— BEGIN TASK INPUTS —

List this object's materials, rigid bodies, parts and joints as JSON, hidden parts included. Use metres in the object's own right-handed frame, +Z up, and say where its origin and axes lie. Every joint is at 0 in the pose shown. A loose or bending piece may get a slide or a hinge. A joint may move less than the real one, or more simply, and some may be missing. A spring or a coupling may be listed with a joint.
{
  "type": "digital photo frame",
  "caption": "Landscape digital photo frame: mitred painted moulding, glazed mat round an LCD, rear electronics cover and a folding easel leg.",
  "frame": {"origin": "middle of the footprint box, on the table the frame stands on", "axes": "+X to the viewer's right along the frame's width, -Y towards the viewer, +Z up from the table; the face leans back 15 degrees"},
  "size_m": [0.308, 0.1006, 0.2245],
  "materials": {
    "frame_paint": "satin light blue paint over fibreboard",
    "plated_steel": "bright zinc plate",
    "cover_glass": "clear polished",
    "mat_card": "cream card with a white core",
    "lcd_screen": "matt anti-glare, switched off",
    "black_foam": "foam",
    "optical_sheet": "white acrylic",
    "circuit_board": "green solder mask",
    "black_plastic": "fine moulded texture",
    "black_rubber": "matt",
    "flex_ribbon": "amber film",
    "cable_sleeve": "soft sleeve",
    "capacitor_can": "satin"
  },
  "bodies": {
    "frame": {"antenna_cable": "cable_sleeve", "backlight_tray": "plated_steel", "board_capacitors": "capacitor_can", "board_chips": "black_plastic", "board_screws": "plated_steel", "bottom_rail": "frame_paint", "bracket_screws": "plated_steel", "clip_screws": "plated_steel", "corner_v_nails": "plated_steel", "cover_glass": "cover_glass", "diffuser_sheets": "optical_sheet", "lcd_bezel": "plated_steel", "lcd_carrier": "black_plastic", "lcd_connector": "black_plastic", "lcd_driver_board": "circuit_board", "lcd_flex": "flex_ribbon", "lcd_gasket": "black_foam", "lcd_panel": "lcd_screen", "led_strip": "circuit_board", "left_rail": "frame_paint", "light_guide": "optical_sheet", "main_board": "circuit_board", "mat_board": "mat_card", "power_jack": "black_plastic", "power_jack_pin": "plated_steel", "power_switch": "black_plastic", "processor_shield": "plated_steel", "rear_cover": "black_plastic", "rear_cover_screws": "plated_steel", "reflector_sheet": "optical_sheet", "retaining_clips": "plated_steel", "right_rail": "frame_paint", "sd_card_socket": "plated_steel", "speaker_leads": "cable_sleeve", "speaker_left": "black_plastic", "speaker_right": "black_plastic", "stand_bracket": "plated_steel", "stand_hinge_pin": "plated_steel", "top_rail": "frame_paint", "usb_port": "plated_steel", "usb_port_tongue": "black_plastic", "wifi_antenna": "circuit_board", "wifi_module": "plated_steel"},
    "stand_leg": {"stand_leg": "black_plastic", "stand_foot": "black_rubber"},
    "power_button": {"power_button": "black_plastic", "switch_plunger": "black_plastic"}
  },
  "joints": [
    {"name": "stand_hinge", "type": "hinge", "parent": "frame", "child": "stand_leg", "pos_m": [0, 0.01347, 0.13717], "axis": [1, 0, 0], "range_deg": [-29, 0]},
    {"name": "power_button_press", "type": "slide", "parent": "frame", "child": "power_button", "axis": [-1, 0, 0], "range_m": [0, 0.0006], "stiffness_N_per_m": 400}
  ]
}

— END TASK INPUTS —
— BEGIN TASK INPUTS —

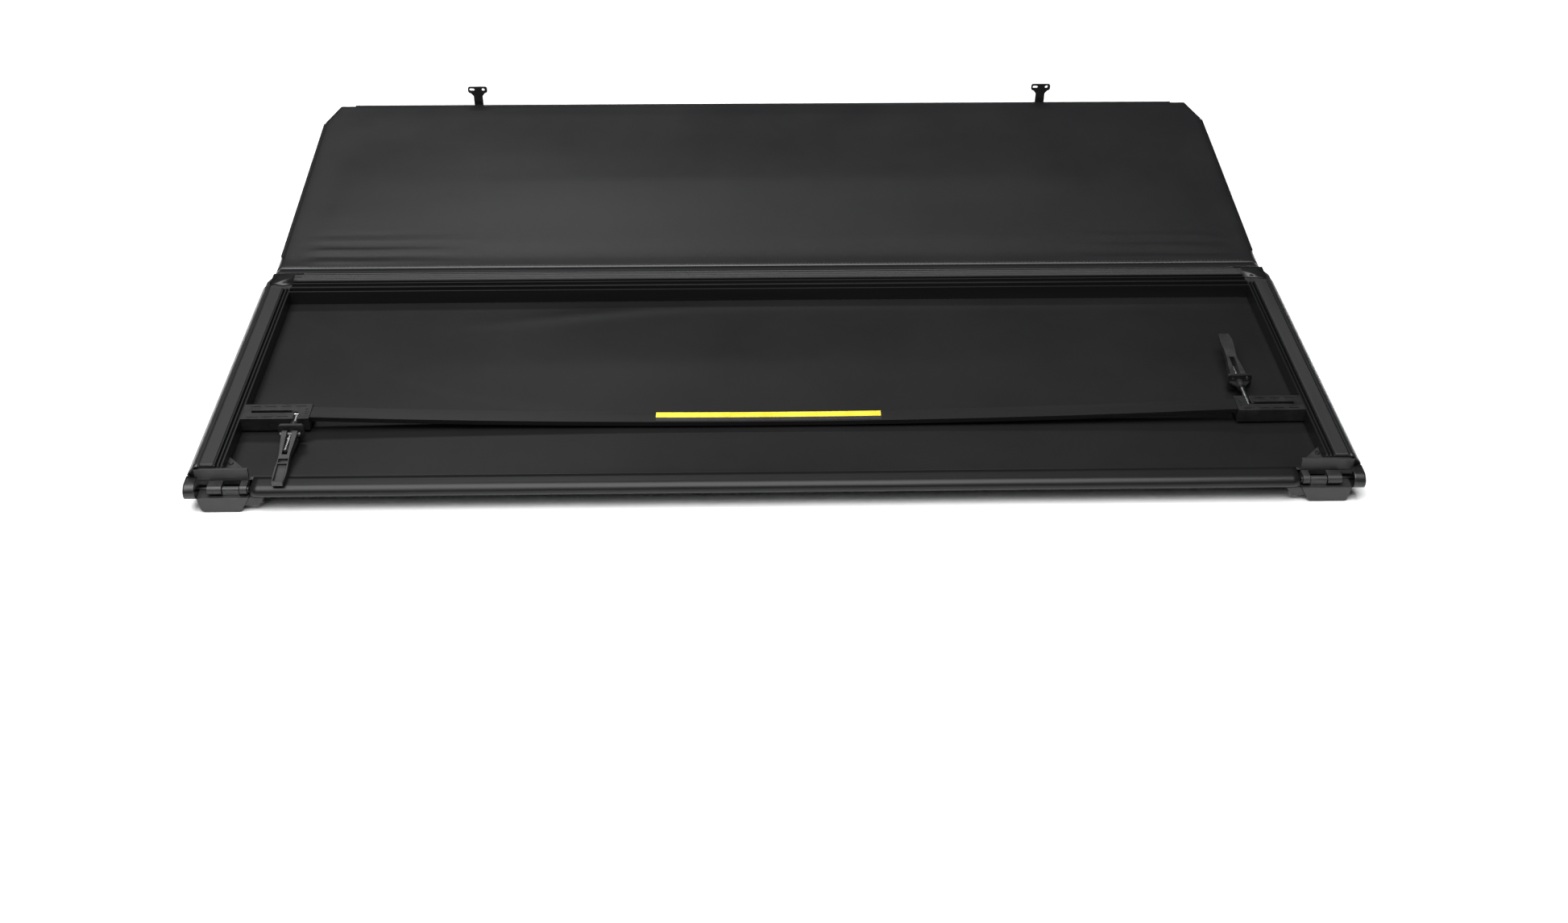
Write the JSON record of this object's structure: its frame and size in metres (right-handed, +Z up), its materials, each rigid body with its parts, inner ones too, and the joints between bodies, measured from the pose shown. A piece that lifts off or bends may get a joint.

— END TASK INPUTS —

DIRECTIONS FOR THIS TASK:
State how many lines of the records above contain the word "joints", and give only that number.

WRITTEN ANSWER:
3